Jewish children of my generation were taught to ‘Never Forget’ and that it could happen again. While I never quite believed that growing up, the last few years have been frighteningly eye opening. The sight of men  carrying torches shouting “Jews Will Not Replace Us” in an American city shook me to my core. At the time, I was deeply concerned about the politicization of hate, as our country’s leader saw “very fine people” on both sides. I was also struck by so much silence at the time and a general lack of concern about what had taken place. Fast forward six years, and the silence in the face of anti-Semitism is once again deafening.

Like most Jewish people, I was horrified by the barbaric attack that took place on October 7th; the stories of raped women dragged through the streets, of babies and whole families burnt alive, and women and children mutilated and decapitated. It has been difficult to process. But the worldwide uptick in anti-Semitism that has since ensued has been profoundly disturbing and overwhelming.

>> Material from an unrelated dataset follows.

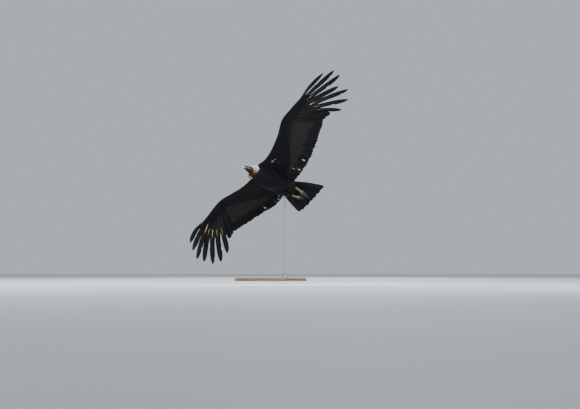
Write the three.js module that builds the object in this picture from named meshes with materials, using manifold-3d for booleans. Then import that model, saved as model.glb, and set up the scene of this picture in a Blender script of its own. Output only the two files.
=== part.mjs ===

Whether or not one was previously of the belief that to be anti-Zionist is inherently anti-Semitic, it took little time for it to become glaringly clear that for some anti-Zionists, it was always about hating Jews.

Jews like me who feel the generational trauma of the loss of relatives they never met are feeling stunned at the speed with which anti-Semitism has exploded both here and around the world. The overwhelming number of stories on our newsfeeds of swastikas in restaurants and schools, of college students intimidated and threatened, and of signs held at protests calling for the world to be cleaned of the Jews is startling.

To many of us, the speed and the momentum feels unstoppable, like a runaway train. Whether one agrees or not with Israel’s policies and leadership, it remains abundantly clear that Israel remains the only place in the entire world where one will not be targeted, threatened, and attacked by one’s own fellow countrymen for being Jewish.

Like so many Jewish people, I pray for peace and mourn the staggering loss of life in Gaza. I pray for the safe return of the hostages, and I pray for the 1,400 Israeli families who lost loved ones through unimaginable brutality.

This past summer, I visited the Holocaust Museum in Paris. I located the names of the grandparents and aunts I never met etched in stone among the tens of thousands of other names of all the French Jews killed by the Nazis in the Holocaust that filled wall after wall at the entrance to the museum. As we now witness historic levels of anti-Semitism in our own country, and as I long for support, I only hear silence, and it takes my breath away. So, I now pray for American Jews as well. I pray that the lessons of my mother and of history do not fall upon deaf ears. I pray that those who we as Jews have stood up for will now stand up for us as well.